Oryzon Chief Medical Officer Dr. César Molinero explains that what sets this drug apart from the rest is that ORY-2001 doesn’t focus on alleviating the symptoms of the disease; it curbs its progress. The trial, which will be conducted at Hospital de la Santa Creu i Sant Pau Barcelona, will evaluate the safety, tolerability and pharmacokinetics of ORY-2001 in healthy subjects as well as the elderly population.

Molinero explains that the molecule slows or reverses cognitive deterioration in Alzheimer animal models, as demonstrated in preclinical studies of an oral compound that also showed the molecule to have a good safety profile. ORY-2001 is a dual LSD1-MAOB inhibitor, which is an epigenetic modulator that regulates histone methylation. In fact, epigenetic approaches to modifying several neurodegenerative diseases focus on changing patterns of gene expression in neurons and brain support cells, the glia.

In addition to the clinical trial, Oryzon Genomics will continue preclinical research into the effectiveness of the compound on other neurodegenerative diseases.
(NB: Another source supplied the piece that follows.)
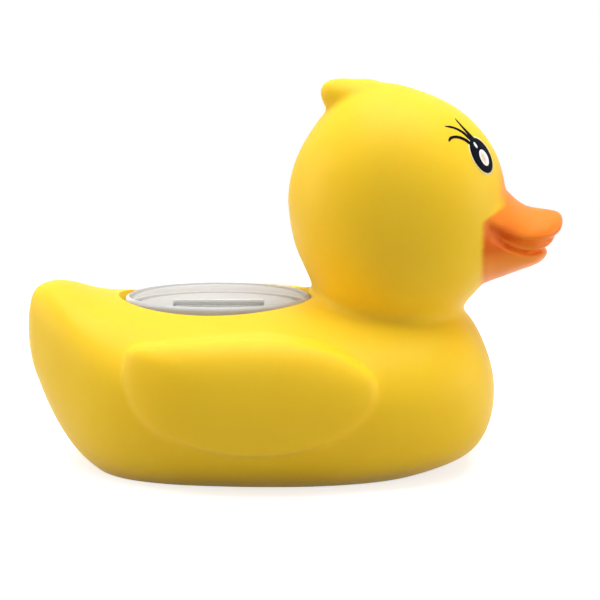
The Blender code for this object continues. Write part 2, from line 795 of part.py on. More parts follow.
def display_bezel():
    """Silver plate under the lens, with the display's window and a pinhole for the lamp."""
    fit = 2 * (LENS_WALL + 2 * GAP + BEZEL_ROOM)
    length, width = LENS_LENGTH - fit, LENS_WIDTH - fit
    bottom = DECK_TOP + GAP
    plate = oval("display_bezel", length, width, bottom, BEZEL_TOP, finish=SILVER)
    window = block("window", (WINDOW_LENGTH, WINDOW_WIDTH, 4 * BEZEL), (0.0, 0.0, bottom))
    hole = pin("pinhole", PINHOLE_RADIUS, bottom - OVER, BEZEL_TOP + OVER, LAMP_ALONG, sides=12)
    cut(plate, window, hole)


def upper_case():
    """White tub, upside down: flange and deck on top, and three posts for the screws inside."""
    case = oval(
        "upper_case", CASE_LENGTH, CASE_WIDTH, CASE_FOOT, DECK_TOP - DECK / 2, finish=WHITE
    )
    flange = oval("flange", LENS_LENGTH, LENS_WIDTH, FLANGE_BOTTOM, DECK_TOP)
    walls = 2 * CASE_WALL
    hollow = oval(
        "case_hollow", CASE_LENGTH - walls, CASE_WIDTH - walls, CASE_FOOT - OVER, FLANGE_BOTTOM
    )
    joined(case, flange)
    cut(case, hollow)
    for i, (along, across) in enumerate(POSTS):
        foot = BOSS_TOP + GAP
        joined(case, pin(f"post_{i}", POST_RADIUS, foot, FLANGE_BOTTOM + DECK / 2, along, across))
    for i, (along, across) in enumerate(POSTS):
        top = SHOULDER + SCREW_LENGTH + OVER
        bore = SCREW_RADIUS + GAP
        cut(case, pin(f"pilot_{i}", bore, 0.0, top, along, across, sides=12))
    room = 2 * GAP
    opening = (GLASS_LENGTH + room, GLASS_WIDTH + room, 4 * DECK)
    glass = block("glass_opening", opening, (0.0, 0.0, DECK_TOP))
    cut(case, glass, pin("lamp_hole", LAMP_RADIUS + GAP, BOARD_TOP, DECK_TOP + OVER, LAMP_ALONG))


def display():
    """Display glass, the frame that holds it, and the rubber strips that connect it."""
    glass_top = DECK_TOP - GAP
    glass_bottom = glass_top - GLASS
    block(
        "display_glass",
        (GLASS_LENGTH, GLASS_WIDTH, GLASS),
        (0.0, 0.0, (glass_top + glass_bottom) / 2),
        DISPLAY,
    )
    bottom = BOARD_TOP + GAP
    top = FLANGE_BOTTOM - GAP
    middle = (0.0, 0.0, (bottom + top) / 2)
    inside = (GLASS_LENGTH + 2 * GAP, GLASS_WIDTH + 2 * GAP)
    outside = (inside[0] + 2 * FRAME_WALL, inside[1] + 2 * FRAME_WALL, top - bottom)
    frame = block("display_frame", outside, middle, WHITE)
    cut(frame, block("frame_opening", (*inside, 2 * (top - bottom)), middle))
    height = glass_bottom - GAP - bottom
    for side, y in (("left", 1), ("right", -1)):
        across = y * (GLASS_WIDTH - STRIP_WIDTH) / 2
        size = (GLASS_LENGTH, STRIP_WIDTH, height)
        block(f"contact_strip_{side}", size, (0.0, across, bottom + height / 2), RUBBER)


def circuit():
    """Circuit board with its chip, its timing crystal and the alarm lamp."""
    smaller = 2 * (CASE_WALL + SLIP)
    board = oval(
        "circuit_board",
        CASE_LENGTH - smaller,
        CASE_WIDTH - smaller,
        BOARD_BOTTOM,
        BOARD_TOP,
        finish=BOARD_GREEN,
    )
    for i, (along, across) in enumerate(POSTS):
        notch = POST_RADIUS + GAP
        cut(board, pin(f"notch_{i}", notch, BOARD_BOTTOM - OVER, BOARD_TOP + OVER, along, across))
    top = BOARD_BOTTOM - GAP
    angles = [math.pi / 2 * i / 5 for i in range(5, -1, -1)]
    dome = [(CHIP_RADIUS * math.sin(a), top - CHIP_HEIGHT * math.cos(a)) for a in angles]
    behind = BAY_ALONG - (CHIP_RADIUS + STEM_RADIUS + OVER)
    turned("controller_chip", [(0.0, top), *dome], behind, 0.0, BLACK)
    half = CRYSTAL_LENGTH / 2
    crystal = pin(
        "timing_crystal", CRYSTAL_RADIUS, -half, half, BAY_ALONG + CELL_RADIUS, CRYSTAL_ACROSS, STEEL
    )
    crystal.rotation_euler.y = math.pi / 2
    crystal.location.z = top - CRYSTAL_RADIUS
    foot = BOARD_TOP + GAP
    crown = DECK_TOP - GAP - LAMP_RADIUS
    lamp = [(LAMP_RADIUS * math.sin(a), crown + LAMP_RADIUS * math.cos(a)) for a in angles[::-1]]
    turned("alarm_lamp", lamp + [(LAMP_RADIUS, foot), (0.0, foot)], LAMP_ALONG, 0.0, RED, steps=16)


def lower_case():
    """Foot of the capsule: an oval plate with a collar, three bosses, the cells' bay and bores."""
    case = oval("lower_case", CASE_LENGTH, CASE_WIDTH, FOOT_RECESS, PLATE_TOP, finish=WHITE)
    fit = 2 * (CASE_WALL + GAP)
    length, width = CASE_LENGTH - fit, CASE_WIDTH - fit
    collar_top = PLATE_TOP + COLLAR_HEIGHT
    thin = 2 * COLLAR_WALL
    joined(case, oval("collar", length, width, PLATE_MIDDLE, collar_top))
    cut(case, oval("collar_bore", length - thin, width - thin, PLATE_TOP, collar_top + OVER))
    for i, (along, across) in enumerate(POSTS):
        joined(case, pin(f"boss_{i}", POST_RADIUS, PLATE_MIDDLE, BOSS_TOP, along, across))
        room = POST_RADIUS + GAP
        cut(case, pin(f"post_room_{i}", room, BOSS_TOP, collar_top + OVER, along, across))
    joined(
        case,
        pin("bay", BAY_OUTSIDE, PLATE_MIDDLE, BAY_ROOF, BAY_ALONG, sides=32),
        pin("probe_boss", PROBE_BOSS, PLATE_MIDDLE, BOSS_TOP, PROBE_ALONG),
    )
    cut(
        case,
        pin("bay_bore", BAY_RADIUS, -OVER, BAY_TOP, BAY_ALONG, sides=32),
        pin("bay_step", STEP_RADIUS, -OVER, STEP_TOP, BAY_ALONG, sides=32),
        pin("probe_bore", PROBE_RADIUS + GAP, -OVER, BOSS_TOP + OVER, PROBE_ALONG),
    )
    for i, (along, across) in enumerate(POSTS):
        head, shank = SCREW_HEAD_RADIUS + GAP, SCREW_RADIUS + GAP
        cut(
            case,
            pin(f"head_room_{i}", head, -OVER, SHOULDER + GAP, along, across, sides=20),
            pin(f"screw_bore_{i}", shank, 0.0, BOSS_TOP + OVER, along, across, sides=12),
        )
    for i, across in enumerate((PIN_ACROSS, -PIN_ACROSS)):
        head, shank = PIN_HEAD_RADIUS + GAP, PIN_RADIUS + GAP
        deep = FOOT_RECESS + PIN_HEAD + GAP
        cut(
            case,
            pin(f"pin_room_{i}", head, -OVER, deep, PIN_ALONG, across, sides=20),
            pin(f"pin_bore_{i}", shank, 0.0, BOSS_TOP + OVER, PIN_ALONG, across, sides=12),
        )
    slot = (CONTACT + 2 * GAP, CONTACT_WIDTH + 2 * GAP, 2 * (BAY_WALL + OVER))
    beside = BAY_ALONG + CELL_RADIUS + GAP + CONTACT / 2
    stem = STEM_RADIUS + GAP
    cut(
        case,
        pin("minus_bore", stem, BAY_TOP - OVER, BAY_ROOF + OVER, BAY_ALONG, sides=12),
        block("plus_slot", slot, (beside, 0.0, BAY_TOP + BAY_WALL / 2)),
    )


def case_seal():
    """Flat oval seal between the two halves of the capsule."""
    bottom = PLATE_TOP + GAP
    seal = oval("case_seal", CASE_LENGTH, CASE_WIDTH, bottom, bottom + SEAL, finish=RUBBER)
    fit = 2 * CASE_WALL
    cut(seal, oval("case_seal_bore", CASE_LENGTH - fit, CASE_WIDTH - fit, 0.0, bottom + OVER))


def case_screws():
    """Three screws up through the foot into the posts."""
    for i, (along, across) in enumerate(POSTS):
        tip = SHOULDER + SCREW_LENGTH
        profile = [
            (0.0, tip),
            (SCREW_RADIUS, tip - SCREW_RADIUS),
            (SCREW_RADIUS, SHOULDER),
            (SCREW_HEAD_RADIUS, SHOULDER),
            (SCREW_HEAD_RADIUS, COVER_BOTTOM),
            (0.0, COVER_BOTTOM),
        ]
        turned(f"case_screw_{i + 1}", profile, along, across, STEEL, steps=16)


def battery():
    """Two button cells, their contacts, and the cover with its seal and coin slot."""
    second = CELLS_BOTTOM + CELL_HEIGHT + GAP
    for name, bottom in (("button_cell_lower", CELLS_BOTTOM), ("button_cell_upper", second)):
        top = bottom + CELL_HEIGHT
        profile = [
            (0.0, top),
            (CELL_RADIUS - 2 * CELL_RIM, top),
            (CELL_RADIUS - CELL_RIM, top - CELL_RIM),
            (CELL_RADIUS, top - 2 * CELL_RIM),
            (CELL_RADIUS, bottom),
            (0.0, bottom),
        ]
        turned(name, profile, BAY_ALONG, 0.0, STEEL)
    disc = CELLS_TOP + GAP
    board = BOARD_BOTTOM - GAP
    minus = [
        (0.0, board),
        (STEM_RADIUS, board),
        (STEM_RADIUS, disc + CONTACT),
        (CONTACT_WIDTH, disc + CONTACT),
        (CONTACT_WIDTH, disc),
        (0.0, disc),
    ]
    turned("cell_contact_minus", minus, BAY_ALONG, 0.0, STEEL, steps=16)
    height = board - second
    beside = BAY_ALONG + CELL_RADIUS + GAP + CONTACT / 2
    plus = (CONTACT, CONTACT_WIDTH, height)
    block("cell_contact_plus", plus, (beside, 0.0, second + height / 2), STEEL)
    rim = STEP_RADIUS - GAP
    plug = BAY_RADIUS - 2 * CORD
    plug_top = CELLS_BOTTOM - GAP
    cover = turned(
        "battery_cover",
        [
            (0.0, plug_top),
            (plug, plug_top),
            (plug, COVER_TOP),
            (rim, COVER_TOP),
            (rim, COVER_BOTTOM),
            (0.0, COVER_BOTTOM),
        ],
        BAY_ALONG,
        0.0,
        WHITE,
        steps=32,
    )
    slot = (SLOT_WIDTH, SLOT_LENGTH, 2 * SLOT_DEPTH)
    cut(cover, block("coin_slot", slot, (BAY_ALONG, 0.0, COVER_BOTTOM)))
    middle = COVER_TOP + GAP + CORD
    ring = round_ring(BAY_RADIUS + CORD, middle, 2 * CORD)
    turned("cover_seal", ring, BAY_ALONG, 0.0, RUBBER, closed=True)


def sensors():
    """Steel temperature probe with its thermistor, and two pins that feel the water."""
    flange = PROBE_RADIUS + PROBE_FLANGE
    top = FOOT_RECESS + PROBE_HEIGHT
    inner = PROBE_RADIUS - PROBE_WALL
    floor = FOOT_RECESS + PROBE_WALL
    profile = [
        (inner, top),
        (PROBE_RADIUS, top),
        (PROBE_RADIUS, BOSS_TOP + PROBE_FLANGE),
        (flange, BOSS_TOP + PROBE_FLANGE),
        (flange, BOSS_TOP + GAP),
        (PROBE_RADIUS, BOSS_TOP + GAP),
        (PROBE_RADIUS, FOOT_RECESS + PROBE_ROUND),
        (PROBE_RADIUS - PROBE_ROUND, FOOT_RECESS),
        (0.0, FOOT_RECESS),
        (0.0, floor),
        (inner - PROBE_ROUND, floor),
        (inner, floor + PROBE_ROUND),
    ]
    turned("temperature_probe", profile, PROBE_ALONG, 0.0, STEEL, closed=True)
    board = BOARD_BOTTOM - GAP
    centre = floor + GAP + BEAD_RADIUS
    angles = [math.pi * i / 8 for i in range(2, 9)]
    bead = [(BEAD_RADIUS * math.sin(a), centre + BEAD_RADIUS * math.cos(a)) for a in angles]
    wire = [(0.0, board), (WIRE_RADIUS, board), (WIRE_RADIUS, bead[0][1])]
    turned("thermistor", wire + bead, PROBE_ALONG, 0.0, BLACK, steps=16)
    for side, across in (("left", PIN_ACROSS), ("right", -PIN_ACROSS)):
        head = FOOT_RECESS + PIN_HEAD
        profile = [
            (0.0, board),
            (PIN_RADIUS, board),
            (PIN_RADIUS, head),
            (PIN_HEAD_RADIUS, head),
            (PIN_HEAD_RADIUS, FOOT_RECESS),
            (0.0, FOOT_RECESS),
        ]
        turned(f"water_pin_{side}", profile, PIN_ALONG, across, STEEL, steps=16)


def main():
    """Builds every piece."""
    duck_shell()
    display_lens()
    lens_seal()
    display_bezel()
    upper_case()
    display()
    circuit()
    lower_case()
    case_seal()
    case_screws()
    battery()
    sensors()


main()
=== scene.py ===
"""A floating duck bath thermometer, dressed for a studio view over its CAD frame.

Each sub-assembly is a class that holds its sizes, builds its own meshes and dresses them. Lengths
are in metres, except where a name or comment says millimetres. +X is the way the duck looks, +Z is
up, and the origin is on the floor in the middle of the duck.
"""

import logging
import math
from collections.abc import Iterable, Mapping, Sequence
from dataclasses import dataclass
from enum import Enum
from typing import Any, Union

import bmesh
import bpy
import numpy as np
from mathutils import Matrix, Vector
from mathutils.bvhtree import BVHTree


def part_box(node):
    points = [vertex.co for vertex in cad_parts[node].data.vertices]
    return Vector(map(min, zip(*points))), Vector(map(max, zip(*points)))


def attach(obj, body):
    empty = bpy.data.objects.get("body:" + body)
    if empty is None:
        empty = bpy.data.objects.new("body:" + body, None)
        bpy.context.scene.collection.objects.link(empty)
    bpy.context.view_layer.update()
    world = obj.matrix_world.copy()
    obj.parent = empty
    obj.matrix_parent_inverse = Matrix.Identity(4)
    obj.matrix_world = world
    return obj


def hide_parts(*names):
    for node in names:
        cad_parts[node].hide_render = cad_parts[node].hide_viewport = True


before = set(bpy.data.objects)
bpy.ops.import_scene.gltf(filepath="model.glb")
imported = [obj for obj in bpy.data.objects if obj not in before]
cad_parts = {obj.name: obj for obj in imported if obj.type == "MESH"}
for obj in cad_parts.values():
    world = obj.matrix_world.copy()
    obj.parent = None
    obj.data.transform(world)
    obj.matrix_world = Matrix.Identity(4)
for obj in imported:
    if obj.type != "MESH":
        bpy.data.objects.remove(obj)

logging.basicConfig(level=logging.INFO, format="%(name)s: %(message)s")
log = logging.getLogger("duck")

MM = 0.001
OVER = 1.0 * MM  # how far a cutter passes what it cuts
TURNED_CREASE = 32.0  # degrees from which an edge of a turned form is sharp
Row = tuple[float, ...]
Colour = tuple[float, float, float]
Point = tuple[float, float]
Number = Union[int, float]


class Side(Enum):
    """The two sides of the duck, each with its direction along Y."""

    LEFT = 1
    RIGHT = -1


class Working(Enum):
    """How a metal piece was made, which sets the run of its fine marks."""

    TURNED = "turned"
    ROLLED = "rolled"
    DRAWN = "drawn"


class Cut(Enum):
    """What a Boolean does with its second form."""

    ADD = "UNION"
    TAKE = "DIFFERENCE"


# Shader maths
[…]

César Molinero points to Parkinson and Huntington as two possible targets.

With this latest AEMPS approval, the company has now brought two molecules to the clinical phase. The first was ORY-1001 to treat Acute Myeloid Leukemia, an inhibitor now showing positive results in phase I/II A that has been licensed to Swiss multinational corporation Roche since 2014. César Molinero confirmed with Biocat that the company does not yet know when or who the ORY-2001 molecule will be licensed to.